6. We used to play a game in Northwest Iowa called Blotting. I'm not supposed to tell you what Blotting is until you are preparing to play it with me, but since I doubt I will ever play in Chicago, what the hell. In Blotting, every player is given some sort of small processed snack cake, usually Twinkies, but I have also played with Hostess Fruit Pies. We would then find a street that wasn't particularly busy (maybe a car every minute or two) and place our Twinkies on the street where we felt they were in the line of traffic. As cars would pass by, we would keep adjusting the Twinkies until everyone's had finally been run over. After the last person's Twinkie had been smashed, everyone rushed out into the street and had to eat their Twinkie without using their hands. The first person to finish wins. There are pictures in existence of me eating a squished Twinkie off of asphalt.

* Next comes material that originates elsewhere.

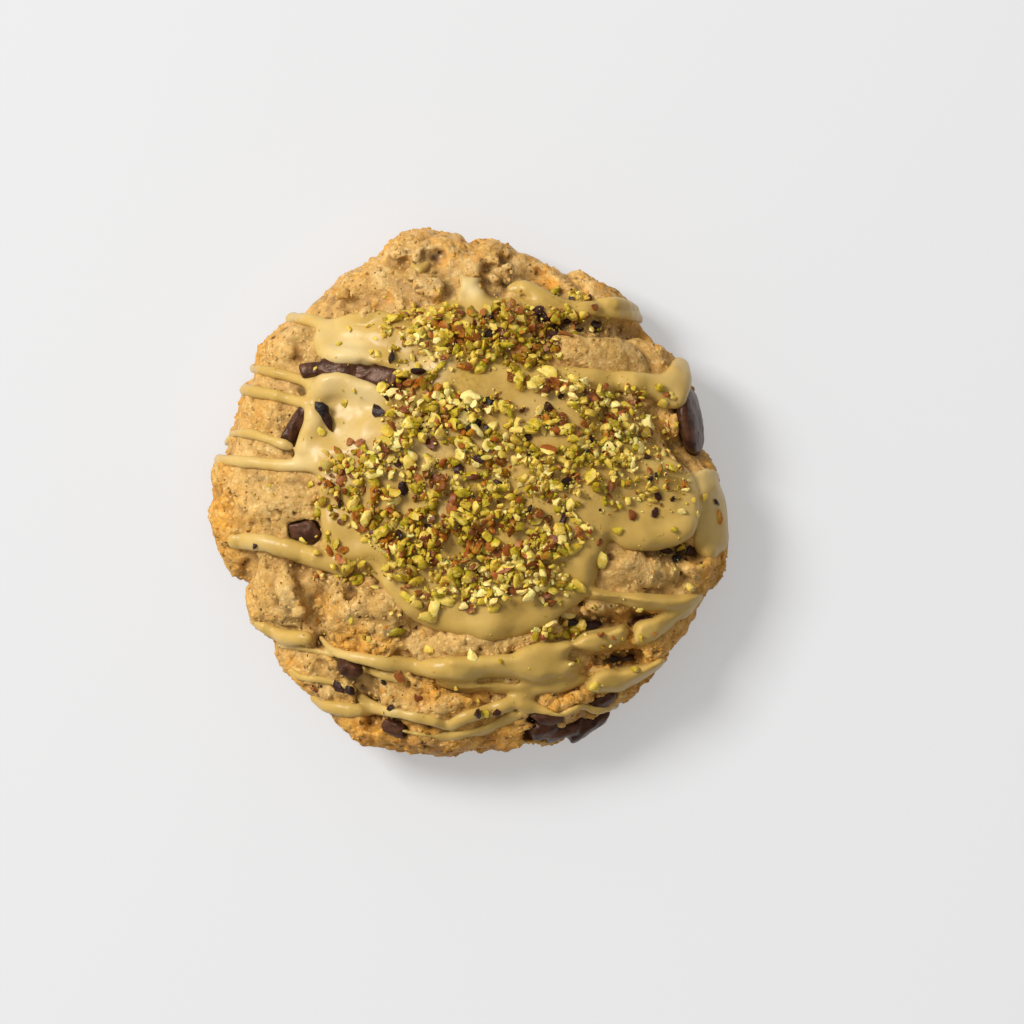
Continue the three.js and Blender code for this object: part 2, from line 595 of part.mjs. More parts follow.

7. I have become typecast as mute. I don't know how this happened exactly, but for three shows running I have played a mute or silent character in some aspect. The frightening part is how accustomed I have become to communicating on stage without words, to the point where DADA [g]nimbus has to actively remind himself to speak sometimes.

Yeah, I'm not tagging anyone. It's there if you want it. Call me the Scrooge of memes.


There! Look at all the topics I addressed! It's a light, light week this week -- just Pavement Group's Arrangements on Friday night -- so hopefully I can stay on track. But a light, light week typically means a week so heavy elsewhere that I can't squeeze any more theatre in, so I make no promises. Nor should you believe me if I ever do.



Verbal said...

Choosing not to vote is like drowning and choosing not to try and swim.

Paul Rekk said...

The implication being that living in America is one way street to death that can only be temporarily postponed by voting? Cheery outlook!

You keep treading water, verbal. I'll make sure I'm fine no matter who y'all put in office.